Minority representative Farley Augustine has taken issue with the Tobago House of Assembly’s budget for 2020/2021, pointing out that the $4.71 billion request was unlikely to find any traction with the Central Government.
In debate on the budget, Mr Augustine noted that the large sums normally requested have traditionally been ignored. In the last budget, the THA asked for $4.5 billion and got half that.
But last year seems much further away than the 12 months that separate the annual budget drafts.
Government revenue has cratered, through the double whammy of sharply depressed petroleum prices and a frozen global economy in the wake of the covid19 pandemic.
The Speyside/L’Anse Fourmi/Parlatuvier representative sensibly suggested that it’s time the THA became more realistic in its budget requests, aligning spending to more measurable outcomes.

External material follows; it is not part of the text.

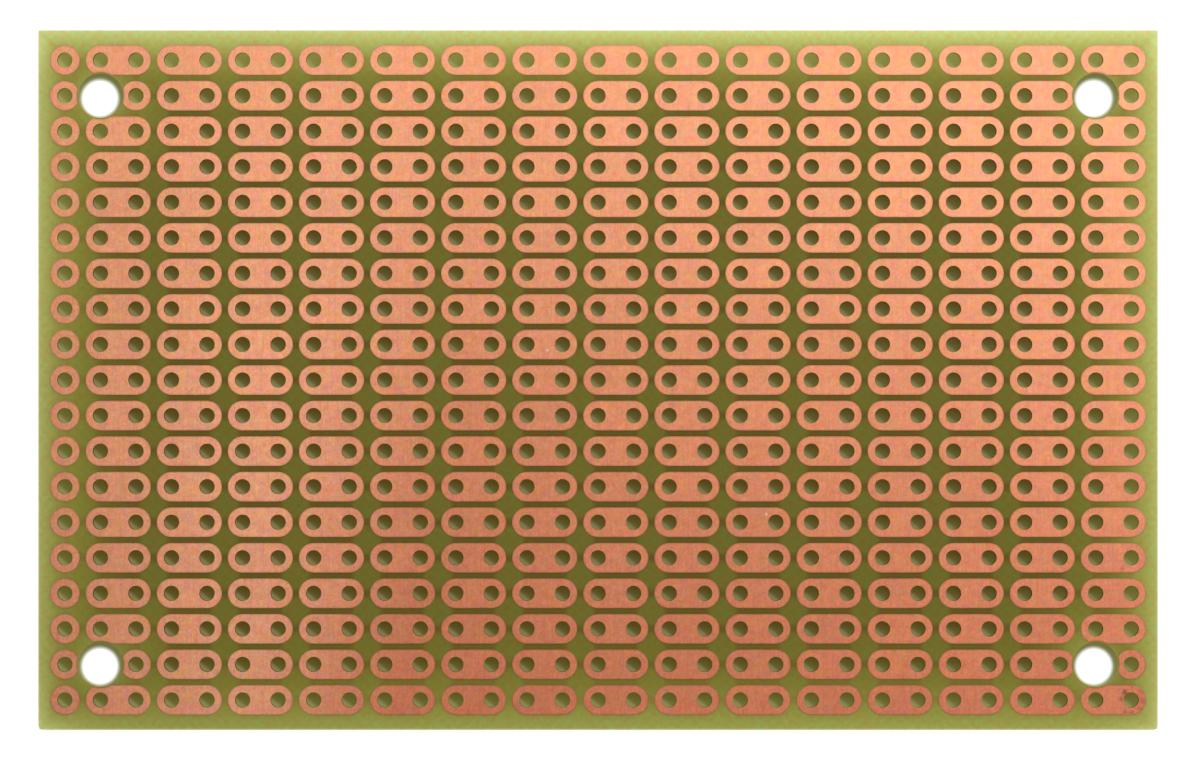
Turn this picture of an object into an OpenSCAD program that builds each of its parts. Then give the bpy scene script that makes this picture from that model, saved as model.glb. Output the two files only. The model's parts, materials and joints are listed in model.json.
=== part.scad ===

Mr Augustine’s research suggests that the gap between the assembly's budget ambitions and the actual allotment transcends political alignments, reaching back 24 years to the tenure of Hochoy Charles. It seems now an unfortunate and largely pointless tradition of asking for more than the assembly expects to receive.
It isn’t as if the assembly has no idea what the real allocation will be. Central Government spending on Tobago is set by law as a percentage of the national budget.
Over the last five years, it has been delivered at a rate of roughly four per cent above that sum.
Last year’s request for $4.7 billion was dismissed as a wish-list by the most circumspect stakeholders.
Financial analyst David Walker was more blunt, dismissing the THA budget as “a farce.” This year, he described the 2021 document as a “pathetic ritual.”
It’s a failing that’s completely out of place in 2020, and the THA executive should have been more mindful of the grim realities facing these islands today. Its budget requests should have been shaped around a lean and very specific strategy.
The island should be preparing its operations for very different customer expectations in the tourism industry and specifically develop agriculture to supplement local food supply.
The preparation of the budget began since April, and the assembly should not have been waiting for the deliberations of the Roadmap to Recovery team to do its own, island-specific planning.
Fanciful, meandering budgets invite the Central Government to be more interventionist in its shaping of the island’s financials than Tobago’s ambitions for self-government would suggest.
The assembly employs some 60 per cent of Tobago’s workforce, and that spending should drive development throughout the economy and encourage entrepreneurship.
Doing that requires a vision for Tobago 2021 and specific, strategic initiatives that target that goal.
The THA budget for the next fiscal year is less reset than replay and that’s just not good enough.